## Stated task
Every line from the beginning of the records below up to the one holding "in a long U." should be quoted exactly; leave out the rest.
╔══
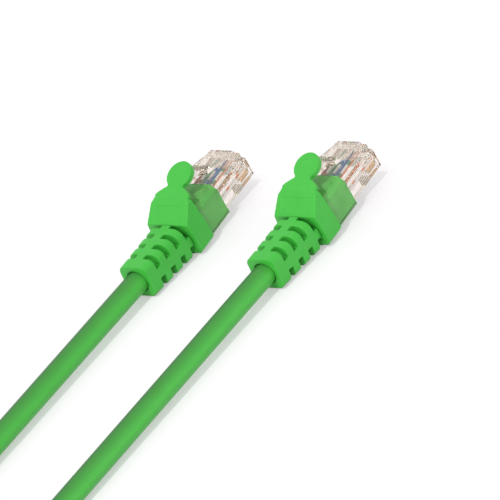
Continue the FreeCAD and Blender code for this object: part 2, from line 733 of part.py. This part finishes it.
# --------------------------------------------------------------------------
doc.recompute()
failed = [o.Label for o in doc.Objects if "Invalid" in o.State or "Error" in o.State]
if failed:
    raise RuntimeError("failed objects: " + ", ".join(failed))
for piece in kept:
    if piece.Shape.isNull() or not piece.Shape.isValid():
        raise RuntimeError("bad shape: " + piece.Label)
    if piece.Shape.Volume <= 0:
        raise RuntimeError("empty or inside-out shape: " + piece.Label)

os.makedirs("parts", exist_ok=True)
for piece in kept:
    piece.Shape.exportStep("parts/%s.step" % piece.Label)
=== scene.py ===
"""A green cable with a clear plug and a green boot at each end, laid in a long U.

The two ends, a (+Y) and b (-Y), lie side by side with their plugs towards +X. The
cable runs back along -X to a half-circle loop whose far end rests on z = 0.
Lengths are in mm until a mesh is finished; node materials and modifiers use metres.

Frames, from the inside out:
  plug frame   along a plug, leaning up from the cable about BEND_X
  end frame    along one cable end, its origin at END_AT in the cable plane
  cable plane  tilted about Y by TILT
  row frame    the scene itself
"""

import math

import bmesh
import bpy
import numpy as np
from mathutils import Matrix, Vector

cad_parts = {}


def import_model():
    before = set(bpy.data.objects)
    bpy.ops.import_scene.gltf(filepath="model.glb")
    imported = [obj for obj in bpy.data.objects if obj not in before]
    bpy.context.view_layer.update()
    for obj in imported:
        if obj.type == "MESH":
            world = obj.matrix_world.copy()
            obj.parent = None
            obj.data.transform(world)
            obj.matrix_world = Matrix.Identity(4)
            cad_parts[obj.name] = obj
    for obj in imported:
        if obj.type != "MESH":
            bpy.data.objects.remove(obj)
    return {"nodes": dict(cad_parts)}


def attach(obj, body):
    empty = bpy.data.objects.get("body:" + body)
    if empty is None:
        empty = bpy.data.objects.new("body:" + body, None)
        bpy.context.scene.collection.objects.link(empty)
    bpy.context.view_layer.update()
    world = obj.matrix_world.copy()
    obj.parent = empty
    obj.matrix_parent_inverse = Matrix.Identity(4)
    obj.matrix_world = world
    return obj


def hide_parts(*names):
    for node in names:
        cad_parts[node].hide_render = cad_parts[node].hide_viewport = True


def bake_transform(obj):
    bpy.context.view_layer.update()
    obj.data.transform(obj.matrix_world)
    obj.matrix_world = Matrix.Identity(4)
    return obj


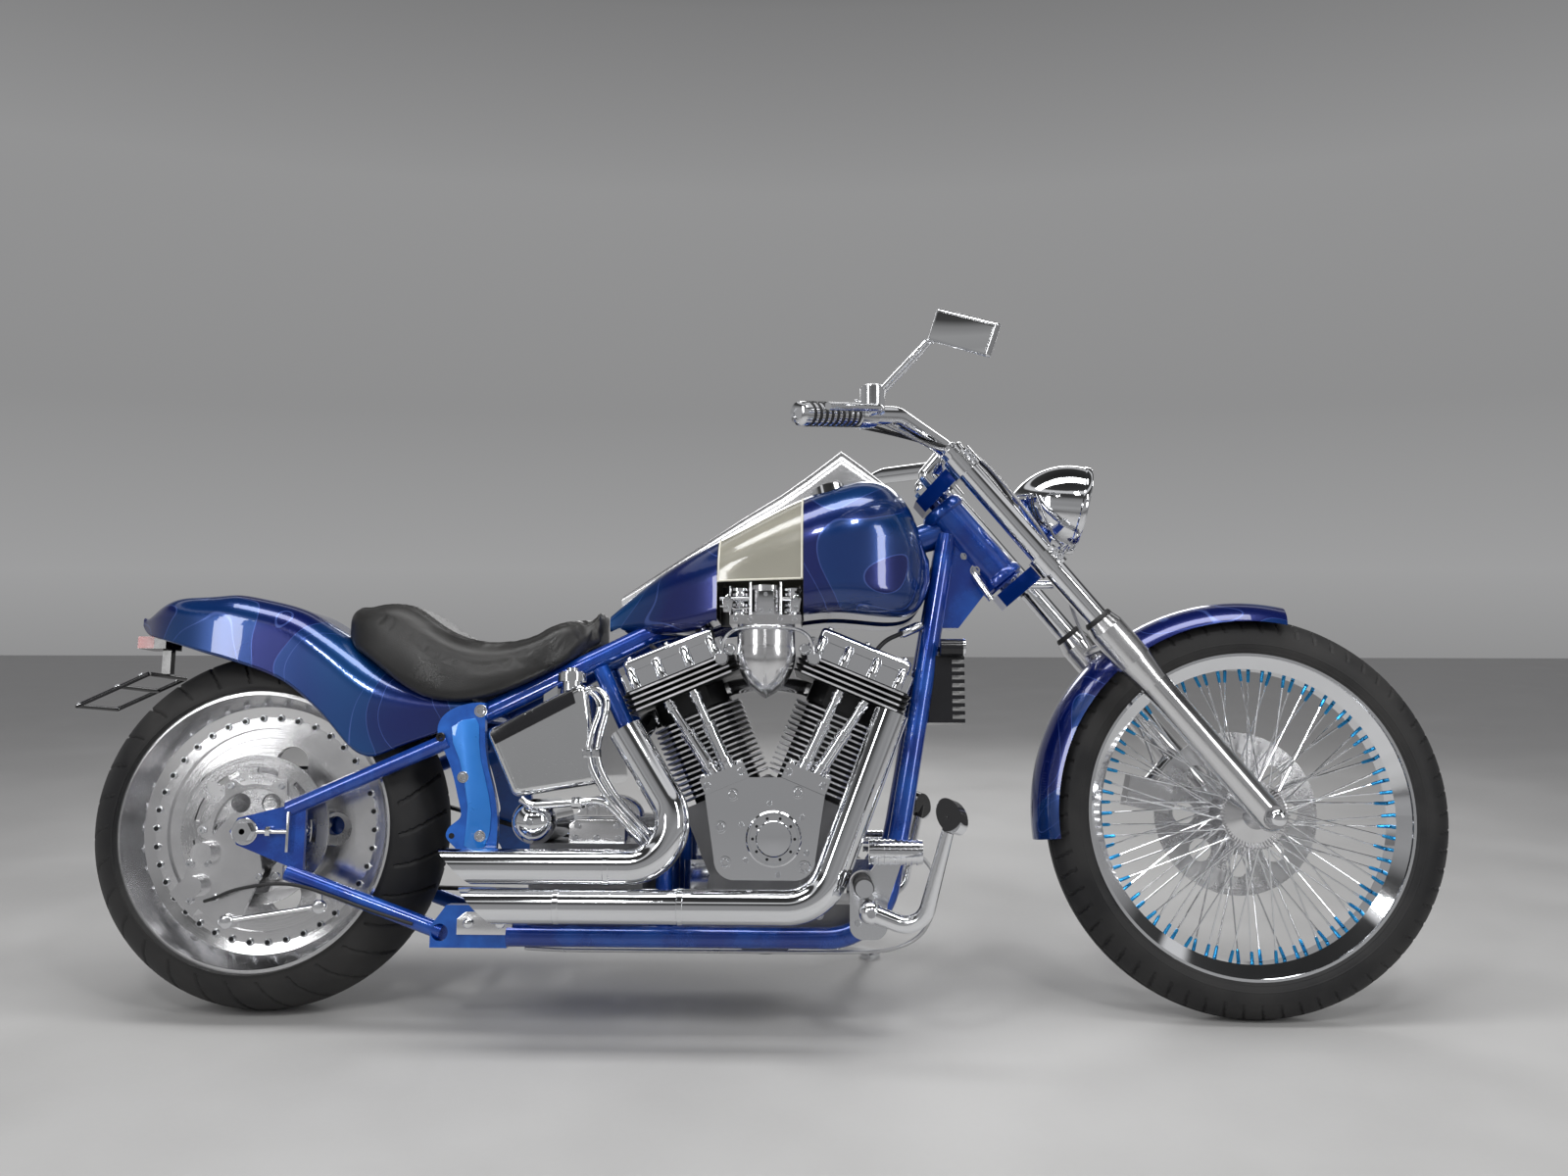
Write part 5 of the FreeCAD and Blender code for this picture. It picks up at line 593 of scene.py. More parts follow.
╚══
## Answer to this problem
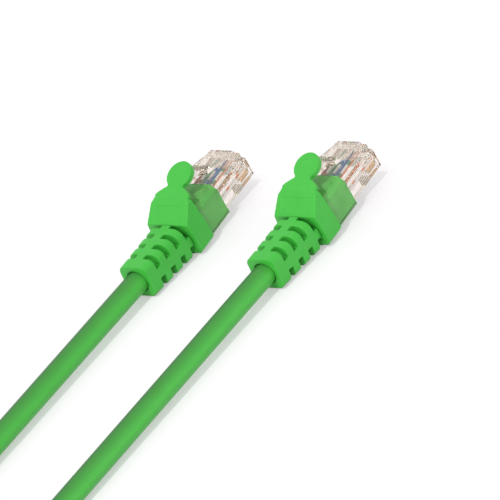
Continue the FreeCAD and Blender code for this object: part 2, from line 733 of part.py. This part finishes it.
# --------------------------------------------------------------------------
doc.recompute()
failed = [o.Label for o in doc.Objects if "Invalid" in o.State or "Error" in o.State]
if failed:
    raise RuntimeError("failed objects: " + ", ".join(failed))
for piece in kept:
    if piece.Shape.isNull() or not piece.Shape.isValid():
        raise RuntimeError("bad shape: " + piece.Label)
    if piece.Shape.Volume <= 0:
        raise RuntimeError("empty or inside-out shape: " + piece.Label)

os.makedirs("parts", exist_ok=True)
for piece in kept:
    piece.Shape.exportStep("parts/%s.step" % piece.Label)
=== scene.py ===
"""A green cable with a clear plug and a green boot at each end, laid in a long U.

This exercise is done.